Print each line of the listing once more, precisely as given.

◆ ◆ ◆ ◆ ◆

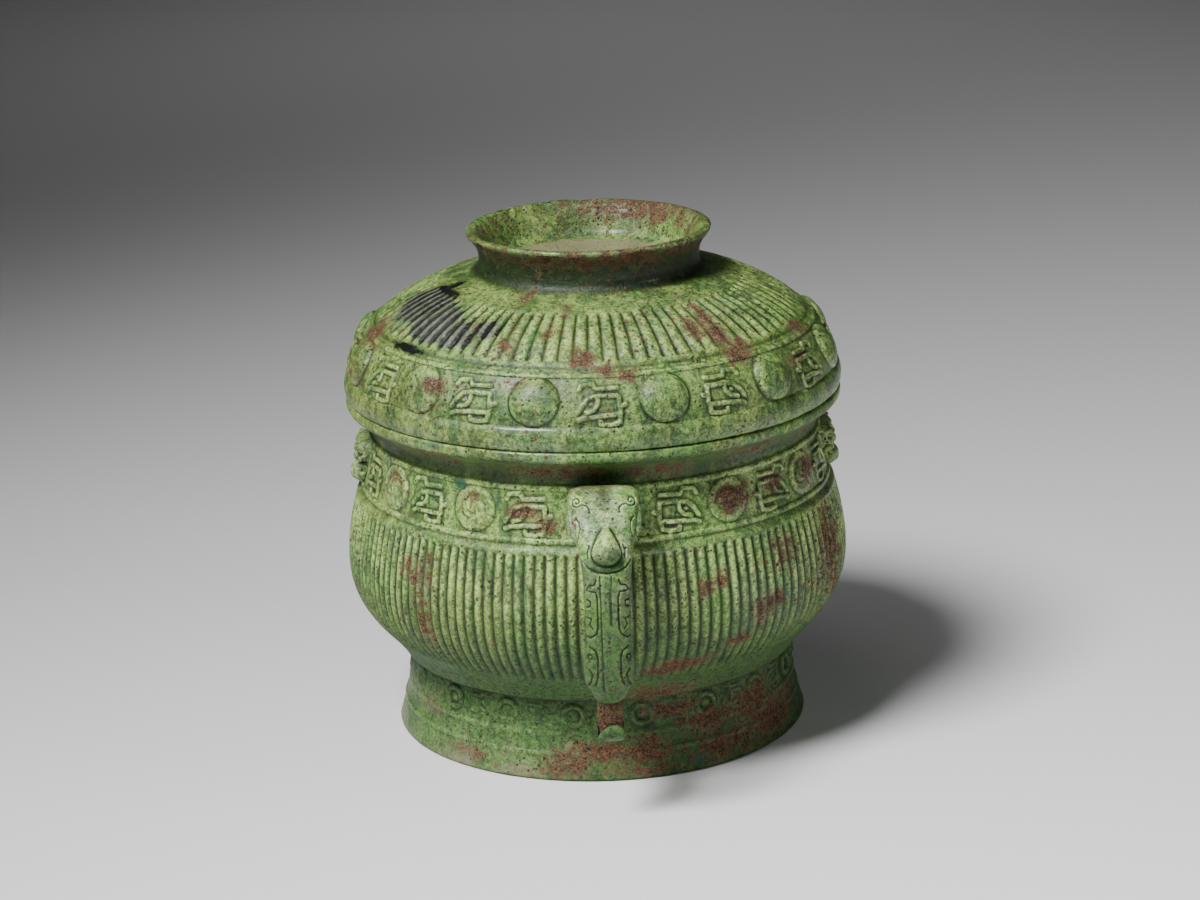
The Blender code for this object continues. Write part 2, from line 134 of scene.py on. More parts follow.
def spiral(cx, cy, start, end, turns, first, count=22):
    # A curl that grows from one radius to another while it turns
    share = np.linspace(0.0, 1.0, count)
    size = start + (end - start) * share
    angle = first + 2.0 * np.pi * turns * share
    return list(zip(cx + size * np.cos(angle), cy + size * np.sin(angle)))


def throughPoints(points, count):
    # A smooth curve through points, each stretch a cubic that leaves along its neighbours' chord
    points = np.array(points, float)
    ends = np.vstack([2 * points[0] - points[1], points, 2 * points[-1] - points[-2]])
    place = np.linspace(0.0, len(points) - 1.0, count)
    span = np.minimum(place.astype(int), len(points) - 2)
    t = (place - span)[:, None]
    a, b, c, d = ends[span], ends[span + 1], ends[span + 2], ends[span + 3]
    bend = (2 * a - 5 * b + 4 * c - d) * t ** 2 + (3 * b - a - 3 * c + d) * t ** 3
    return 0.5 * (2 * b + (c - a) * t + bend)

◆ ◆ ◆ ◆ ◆

> [Solution for this task]:
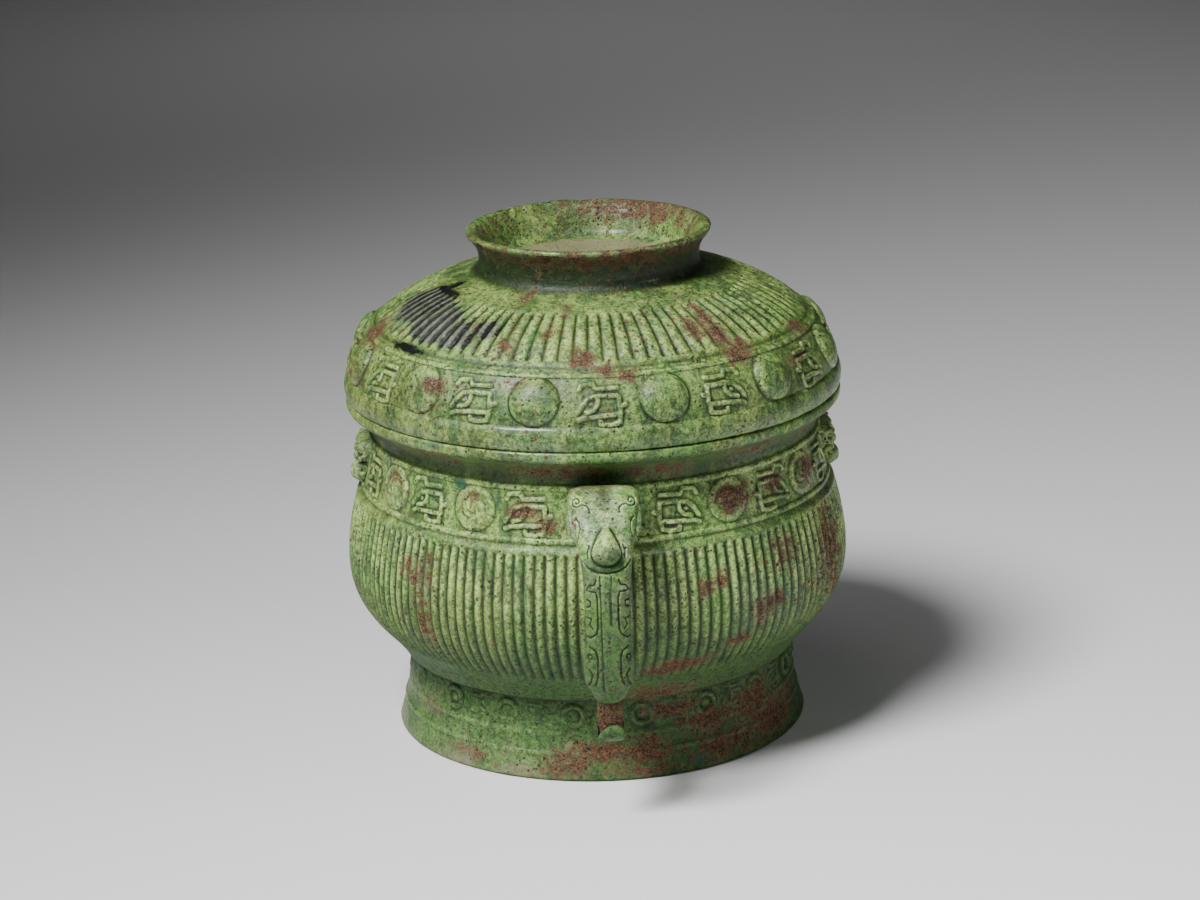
The Blender code for this object continues. Write part 2, from line 134 of scene.py on. More parts follow.
def spiral(cx, cy, start, end, turns, first, count=22):
    # A curl that grows from one radius to another while it turns
    share = np.linspace(0.0, 1.0, count)
    size = start + (end - start) * share
    angle = first + 2.0 * np.pi * turns * share
    return list(zip(cx + size * np.cos(angle), cy + size * np.sin(angle)))


def throughPoints(points, count):
    # A smooth curve through points, each stretch a cubic that leaves along its neighbours' chord
    points = np.array(points, float)
    ends = np.vstack([2 * points[0] - points[1], points, 2 * points[-1] - points[-2]])
    place = np.linspace(0.0, len(points) - 1.0, count)
    span = np.minimum(place.astype(int), len(points) - 2)
    t = (place - span)[:, None]
    a, b, c, d = ends[span], ends[span + 1], ends[span + 2], ends[span + 3]
    bend = (2 * a - 5 * b + 4 * c - d) * t ** 2 + (3 * b - a - 3 * c + d) * t ** 3
    return 0.5 * (2 * b + (c - a) * t + bend)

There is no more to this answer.